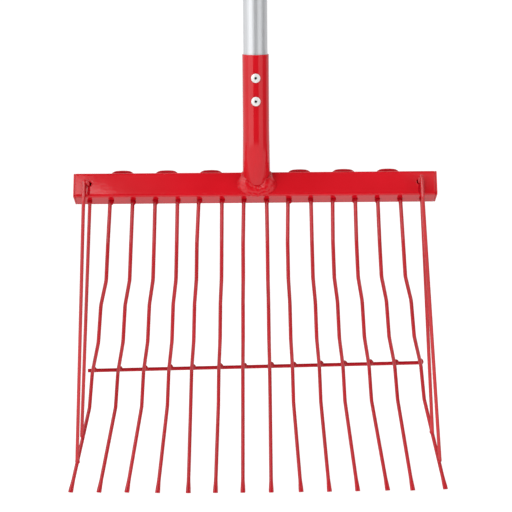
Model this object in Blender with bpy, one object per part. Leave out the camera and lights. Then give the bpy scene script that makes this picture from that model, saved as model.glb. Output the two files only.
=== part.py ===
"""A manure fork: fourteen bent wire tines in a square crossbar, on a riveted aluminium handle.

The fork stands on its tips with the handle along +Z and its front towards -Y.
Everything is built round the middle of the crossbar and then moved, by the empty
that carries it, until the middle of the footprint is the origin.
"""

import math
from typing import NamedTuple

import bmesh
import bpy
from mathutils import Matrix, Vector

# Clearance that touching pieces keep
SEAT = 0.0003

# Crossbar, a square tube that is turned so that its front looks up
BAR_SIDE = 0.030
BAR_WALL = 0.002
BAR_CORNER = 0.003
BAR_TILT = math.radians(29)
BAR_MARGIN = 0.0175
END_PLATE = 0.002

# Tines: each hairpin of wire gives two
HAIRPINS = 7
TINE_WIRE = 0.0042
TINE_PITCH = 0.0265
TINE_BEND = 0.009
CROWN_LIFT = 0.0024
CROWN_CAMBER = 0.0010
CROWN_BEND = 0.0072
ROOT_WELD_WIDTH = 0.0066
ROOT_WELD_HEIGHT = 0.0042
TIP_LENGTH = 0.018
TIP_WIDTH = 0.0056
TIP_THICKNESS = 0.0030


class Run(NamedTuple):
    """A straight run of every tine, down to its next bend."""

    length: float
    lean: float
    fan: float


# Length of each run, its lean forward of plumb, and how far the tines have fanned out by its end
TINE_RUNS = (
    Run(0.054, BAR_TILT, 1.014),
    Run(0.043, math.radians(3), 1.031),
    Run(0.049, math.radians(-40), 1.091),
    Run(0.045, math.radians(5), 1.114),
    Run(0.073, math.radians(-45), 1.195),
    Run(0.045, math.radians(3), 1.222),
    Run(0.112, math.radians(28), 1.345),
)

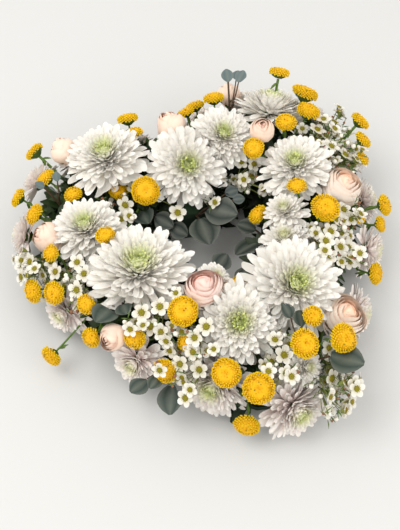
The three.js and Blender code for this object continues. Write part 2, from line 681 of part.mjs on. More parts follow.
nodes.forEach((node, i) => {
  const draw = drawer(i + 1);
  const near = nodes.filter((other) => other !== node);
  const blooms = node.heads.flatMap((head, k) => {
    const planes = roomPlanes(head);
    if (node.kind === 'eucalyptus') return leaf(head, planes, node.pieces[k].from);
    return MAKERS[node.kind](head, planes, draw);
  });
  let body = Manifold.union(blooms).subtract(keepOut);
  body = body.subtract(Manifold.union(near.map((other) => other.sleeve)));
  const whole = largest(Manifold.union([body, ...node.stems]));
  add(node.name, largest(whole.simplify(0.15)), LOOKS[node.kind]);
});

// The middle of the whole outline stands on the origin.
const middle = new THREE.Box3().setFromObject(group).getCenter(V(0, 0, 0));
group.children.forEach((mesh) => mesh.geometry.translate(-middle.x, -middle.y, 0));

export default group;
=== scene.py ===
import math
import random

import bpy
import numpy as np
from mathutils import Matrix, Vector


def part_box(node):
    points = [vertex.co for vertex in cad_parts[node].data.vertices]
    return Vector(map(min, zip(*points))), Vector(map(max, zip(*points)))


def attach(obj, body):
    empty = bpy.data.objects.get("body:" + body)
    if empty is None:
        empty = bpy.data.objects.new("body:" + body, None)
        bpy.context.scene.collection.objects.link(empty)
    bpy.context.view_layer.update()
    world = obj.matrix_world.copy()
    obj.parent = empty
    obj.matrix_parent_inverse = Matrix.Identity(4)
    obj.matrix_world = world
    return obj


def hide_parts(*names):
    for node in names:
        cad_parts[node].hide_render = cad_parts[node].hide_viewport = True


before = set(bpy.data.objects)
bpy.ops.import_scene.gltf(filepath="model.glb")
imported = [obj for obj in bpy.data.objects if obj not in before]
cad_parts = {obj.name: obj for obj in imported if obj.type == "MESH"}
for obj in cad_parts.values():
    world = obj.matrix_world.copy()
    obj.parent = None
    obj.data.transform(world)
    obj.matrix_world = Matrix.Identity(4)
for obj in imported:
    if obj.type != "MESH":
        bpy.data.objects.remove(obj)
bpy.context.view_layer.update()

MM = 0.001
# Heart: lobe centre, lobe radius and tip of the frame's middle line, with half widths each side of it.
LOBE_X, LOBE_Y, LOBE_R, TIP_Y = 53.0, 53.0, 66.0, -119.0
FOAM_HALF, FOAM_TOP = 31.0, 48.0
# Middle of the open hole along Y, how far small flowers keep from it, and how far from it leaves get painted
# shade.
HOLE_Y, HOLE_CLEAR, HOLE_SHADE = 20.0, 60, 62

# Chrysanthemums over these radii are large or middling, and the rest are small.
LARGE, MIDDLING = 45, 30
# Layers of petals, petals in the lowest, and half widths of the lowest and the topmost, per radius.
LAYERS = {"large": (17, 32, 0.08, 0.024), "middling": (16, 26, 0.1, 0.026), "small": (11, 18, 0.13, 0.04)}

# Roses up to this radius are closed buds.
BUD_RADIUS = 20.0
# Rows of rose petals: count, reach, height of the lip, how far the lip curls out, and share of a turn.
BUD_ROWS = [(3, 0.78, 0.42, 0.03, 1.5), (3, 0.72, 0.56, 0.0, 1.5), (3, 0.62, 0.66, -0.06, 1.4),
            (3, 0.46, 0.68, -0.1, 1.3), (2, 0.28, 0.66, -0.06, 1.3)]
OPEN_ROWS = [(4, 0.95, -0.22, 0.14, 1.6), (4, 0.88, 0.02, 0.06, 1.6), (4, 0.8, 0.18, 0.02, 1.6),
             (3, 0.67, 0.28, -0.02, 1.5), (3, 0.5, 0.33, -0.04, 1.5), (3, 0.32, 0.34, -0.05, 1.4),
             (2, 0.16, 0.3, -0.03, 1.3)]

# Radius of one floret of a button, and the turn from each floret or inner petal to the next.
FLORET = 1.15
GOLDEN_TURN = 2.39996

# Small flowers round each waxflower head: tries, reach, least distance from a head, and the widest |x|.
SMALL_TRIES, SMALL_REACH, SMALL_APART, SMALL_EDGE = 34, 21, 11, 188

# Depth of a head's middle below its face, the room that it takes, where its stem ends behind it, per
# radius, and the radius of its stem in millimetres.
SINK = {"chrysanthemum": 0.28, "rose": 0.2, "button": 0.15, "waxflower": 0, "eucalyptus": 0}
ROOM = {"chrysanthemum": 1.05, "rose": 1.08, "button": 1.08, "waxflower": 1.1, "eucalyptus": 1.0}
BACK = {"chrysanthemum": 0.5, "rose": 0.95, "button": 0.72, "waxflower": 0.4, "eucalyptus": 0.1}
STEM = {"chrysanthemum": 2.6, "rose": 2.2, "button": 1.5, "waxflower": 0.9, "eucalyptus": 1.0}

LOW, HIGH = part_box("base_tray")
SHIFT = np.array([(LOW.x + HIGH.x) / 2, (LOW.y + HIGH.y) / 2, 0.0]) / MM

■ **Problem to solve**
Determine how many lines of the listing above include the word "objects", and report that number only.

■ **Written reply**
6